Re: Proton drama

I'm increasingly convinced the way forwards, for data services in general, is the co-op model. The customers are the owners, basically. People in the US like me might understand the Credit Union model for banking - except for email, for "cloud" anything, etc.

I have the skill to self host email, and honestly, I actively enjoy doing it. EXCEPT the end user support - I don't want to answer calls configuring Outlook, for example.

But the amount of effort I'm putting in for my single email address would be the same for 1,000 email addresses all routed to different people. Add one more human like me, effects multiply, maybe 10,000.

... maybe we need coops to employ people like me for the benefit of the members. Not just for email - for your Plex. Your Wordpress. Your Nextcloud. Your Discord knockoff.

This would be so much more meaningful of a job than my Fortune 500 paycheck provides. Sign me the fuck up. I might even take a pay cut.
For the email case OpenDKIM and OpenDMARC are the bare fucking minimum and need a shitload of work.

DNSSEC is required but I'm covered there; needs to be released after some cleanup. That said, despite doing no cryptography myself and merely calling BIND's DNSSEC tools, Soatoak will probably be very disappointed in me.

Actual SMTP is a solved problem. Just use Postfix. Seriously. Put Sendmail and Exim out to pasture. OpenSMTPD has promise but last I played with it, it wasn't there yet - just use Postfix.

I deliberately omitted qmail because running that is like connecting Windows XP to the modern internet without a firewall. You deserve what you'll get - not just getting p0wned, everyone shunning you for making their lives worse.
@aaron It's kinda funny to me that you should mention qmail here, and in a - in my opinion partially deservèd - negative light, as I'm a peripheral part of a community that tries to patch #qmail to make it at least minimum-standard secure and usable. #lang_en
@ellenor2000 I was a beliver in a past life.

Spent too much time in the past decade alone unfucking qmail installs too flooded with spam to operate.

And some of them were patched for big queue support! The "Silly qmail" problem I think it was called.

Loved the ethos. But even the community maintained distributions are too far behind what is expected of a modern mail server.

@aaron Silly qmail syndrome? This thing? https://qmail.jms1.net/silly-qmail.shtml

I haven't looked closely into Postfix (which for reasons only I know I *also* use), but I believe it's not vulnerable to an analogous silly postfix syndrome. #lang_en

The "silly qmail syndrome"

@ellenor2000 Yep, I think that's it. Without the fix, 5,000 messages in queue effectively locked up qmail. With those patches, 12,000 caused a "slowage" as said employer called it.

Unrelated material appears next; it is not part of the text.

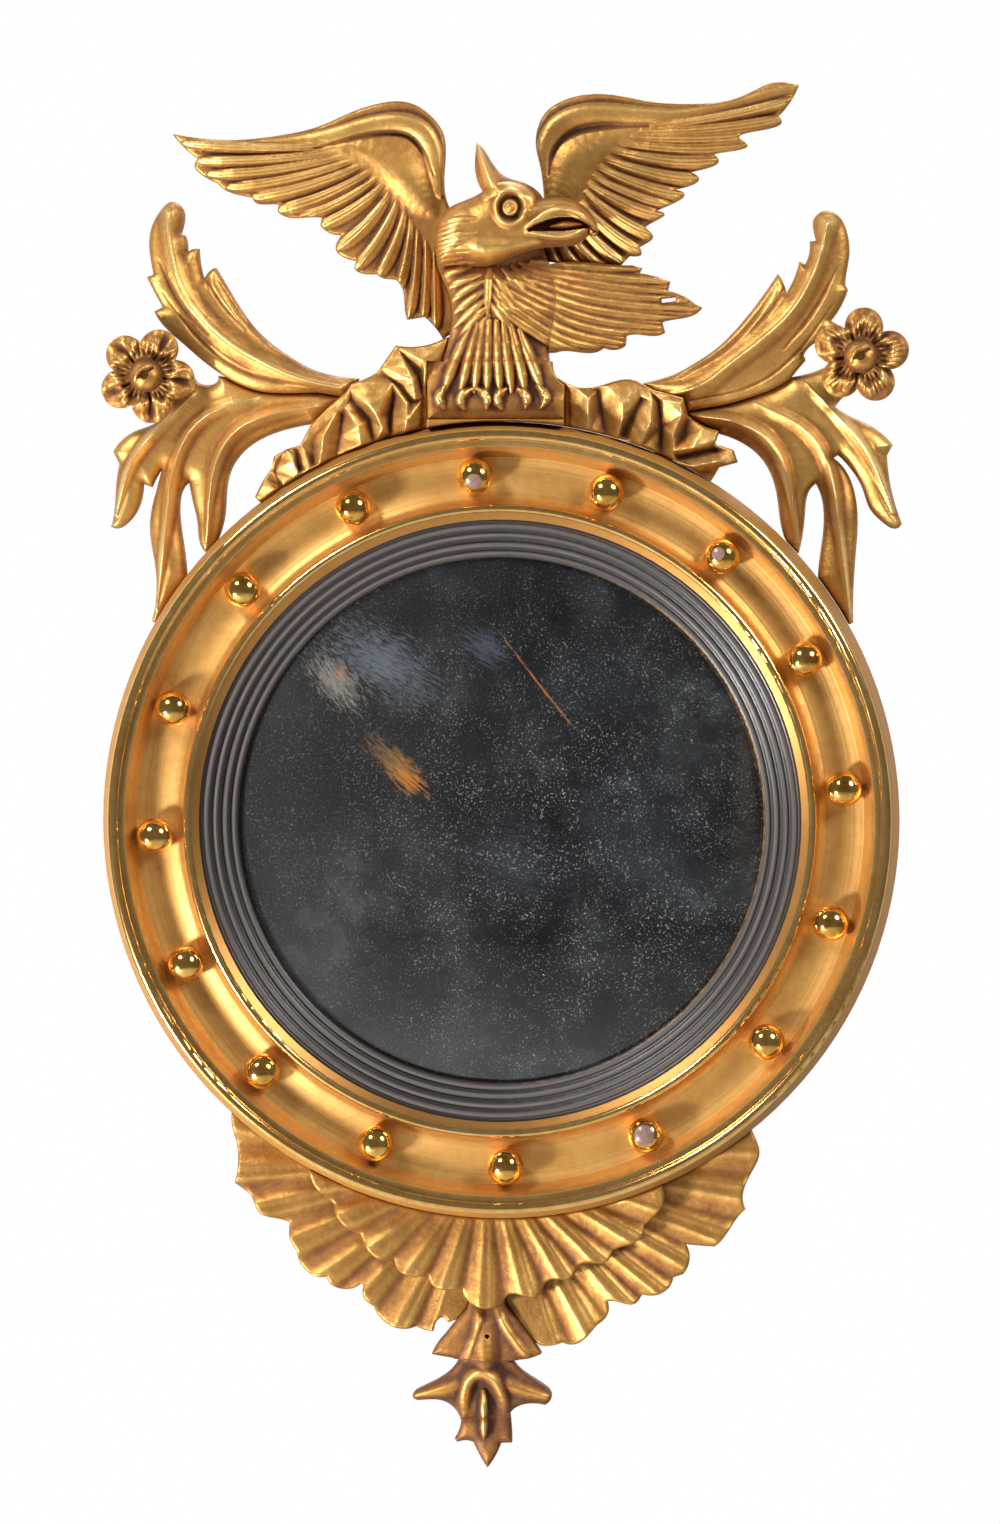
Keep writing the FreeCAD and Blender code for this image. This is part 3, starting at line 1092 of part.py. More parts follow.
def crest(room):
    """The carvings above the frame, each cut clear of those that stand before it."""
    body = eagle_body()
    head = eagle_head().cut(body)
    legs = drilled(eagle_legs().cut([room, body]))
    strip = plinth_strip()
    legs = legs.cut(strip)
    tail = eagle_tail().cut([body, head])
    wing_left = eagle_wing(WING_LEFT, LEFT_FEATHERS, LEADING_LEFT).cut([body, head])
    wing_right = eagle_wing(WING_RIGHT, RIGHT_FEATHERS, LEADING_RIGHT).cut([body, head, tail])
    strip = drilled(strip.cut(room))
    rocks = {"left": rockwork(ROCK_LEFT, ROCK_RIDGES_LEFT),
             "right": rockwork(ROCK_RIGHT, ROCK_RIDGES_RIGHT)}
    leaves = {"left": (LEAF_LEFT, LEAF_SPINE_LEFT), "right": (LEAF_RIGHT, LEAF_SPINE_RIGHT)}
    brackets = {"left": (BRACKET_LEFT, TENDRILS_LEFT), "right": (BRACKET_RIGHT, TENDRILS_RIGHT)}
    nodes = {"eagle_head": head, "eagle_body": body, "eagle_legs": legs, "eagle_tail": tail,
             "eagle_wing_left": wing_left, "eagle_wing_right": wing_right, "plinth_strip": strip}
    for side in ("left", "right"):
        rock = drilled(rocks[side].cut([room, legs, body, strip, wing_left]))
        leaf = crest_leaf(leaves[side][0], leaves[side][1]).cut([rock, room])
        arm = drilled(bracket(brackets[side][0], brackets[side][1]).cut([rock, leaf, room]))
        pin = flower_pin(side)
        nodes["rockwork_" + side] = rock
        nodes["leaf_" + side] = leaf
        nodes["bracket_" + side] = arm.cut(pin)
        nodes["flower_" + side] = flower(side)
        nodes["flower_button_" + side] = flower_button(side)
        nodes["flower_pin_" + side] = pin
    return nodes


def apron(room):
    """The carvings below the frame."""
    stem = collar()
    pendant = {"pendant_collar": stem, "pendant_husk": husk().cut(stem), "pendant_drop": drop()}
    pendant["pendant_drop"] = pendant["pendant_drop"].cut(pendant["pendant_husk"])
    front = fluted(SHELL_FRONT, FRONT_LOBES, SHELL_FRONT_BACK, SHELL_FRONT_FRONT, 7.0).cut(stem)
    left = fluted(SHELL_REAR_LEFT, REAR_LOBES_LEFT, WALL_GAP, SHELL_REAR_FRONT, 6.0)
    right = fluted(SHELL_REAR_RIGHT, REAR_LOBES_RIGHT, WALL_GAP, SHELL_REAR_FRONT, 6.0)
    nodes = {"shell_front": front, "shell_rear_left": left.cut([stem, front]),
             "shell_rear_right": right.cut([stem, front])}
    nodes.update(pendant)
    return {name: drilled(shape.cut(room)) for name, shape in nodes.items()}


def parts():
    """Every piece by its name."""
    nodes = {
        "frame_ring": frame_ring(),
        "reeded_slip": reeded_slip(),
        "convex_glass": convex_glass(),
        "glass_blocks": glass_blocks(),
        "backboard": backboard(),
        "hanger_plate": hanger_plate(),
        "hanging_ring": hanging_ring(),
        "hanger_screws": hanger_screws(),
        "button_screws": button_screws(),
        "mounting_straps": mounting_straps(),
        "strap_screws": strap_screws(),
    }
    for i, angle in enumerate(button_angles()):
        nodes["turn_button_%d" % (i + 1)] = turn_button(angle)
    for i, angle in enumerate(BALL_ANGLES):
        nodes["ball_%02d" % (i + 1)] = ball(angle)
    room = ring_room()
    nodes.update(crest(room))
    nodes.update(apron(room))
    return nodes


def main():
    os.makedirs("parts", exist_ok=True)
    to_hook = Vector(0, 0, -HOOK_HEIGHT)
    for name, shape in sorted(parts().items()):
        shape = solids_of(shape, 20.0)
        shape.translate(to_hook)
        shape.exportStep("parts/%s.step" % name)
        print(name, len(shape.Solids), round(shape.Volume / 1000.0, 1), shape.isValid())


main()
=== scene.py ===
# %% [markdown]
# # A girandole mirror
# A round giltwood frame with a bulged glass, a carved eagle over it and a carved shell under it.
# Sizes are in millimetres from the middle of the glass: x to the right, z up, depth forward from the wall.
# The CAD solids set every outline. The carving inside each outline is made here as a grid of depths.

# %% Load the solids
import math
from functools import partial

import bpy
import numpy as np
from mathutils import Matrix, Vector, geometry


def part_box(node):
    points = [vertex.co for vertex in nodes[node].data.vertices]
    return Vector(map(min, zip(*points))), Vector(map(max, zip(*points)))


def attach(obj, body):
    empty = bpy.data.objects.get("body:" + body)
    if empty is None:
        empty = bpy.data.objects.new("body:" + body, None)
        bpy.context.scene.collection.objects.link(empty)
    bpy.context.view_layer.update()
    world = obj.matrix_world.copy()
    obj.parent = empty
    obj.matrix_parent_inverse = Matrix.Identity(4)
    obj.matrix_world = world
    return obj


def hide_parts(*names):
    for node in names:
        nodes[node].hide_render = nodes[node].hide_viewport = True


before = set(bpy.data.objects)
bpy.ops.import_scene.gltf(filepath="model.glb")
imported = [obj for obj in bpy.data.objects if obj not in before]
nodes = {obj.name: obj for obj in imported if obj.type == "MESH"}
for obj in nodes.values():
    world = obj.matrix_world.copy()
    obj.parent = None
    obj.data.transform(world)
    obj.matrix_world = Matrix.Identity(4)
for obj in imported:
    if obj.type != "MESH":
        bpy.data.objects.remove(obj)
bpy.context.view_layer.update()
low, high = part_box("convex_glass")
MIDDLE = 1000 * (low.z + high.z) / 2     # height of the glass's middle in the frame
print("solids", len(nodes), "glass middle", round(MIDDLE, 2))

# %% [markdown]
# ## Carving tools
# A carved piece keeps the outline of its solid: a plane parallel to the wall cuts the solid and gives it.
# Inside it a grid of points gets a depth each, and walls and a flat back close the piece.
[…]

I've personally seen Postfix shrug off 35,000 emails in queue without loss of performance. It simply structures it's queue differently.

And, I apologize, I'm not trying to start a fight or debate software on it's merits.

I'm not trying to insult something you feel passionate about; I simply have not seen a version of qmail that I would consider able to be end user production on the modern internet, instead of a hobbyist expirement. I am open to being proven wrong.

@aaron
If a coop like this existed, I'd gladly deal with calls while learning to contribute more.

But this list of tools seems like a good place to start messing around/reading about.

@tararntula I'm not just willing to be a mentor - I WANT to be a mentor.

I'm not a graybeard. I don't know everything. But I know enough.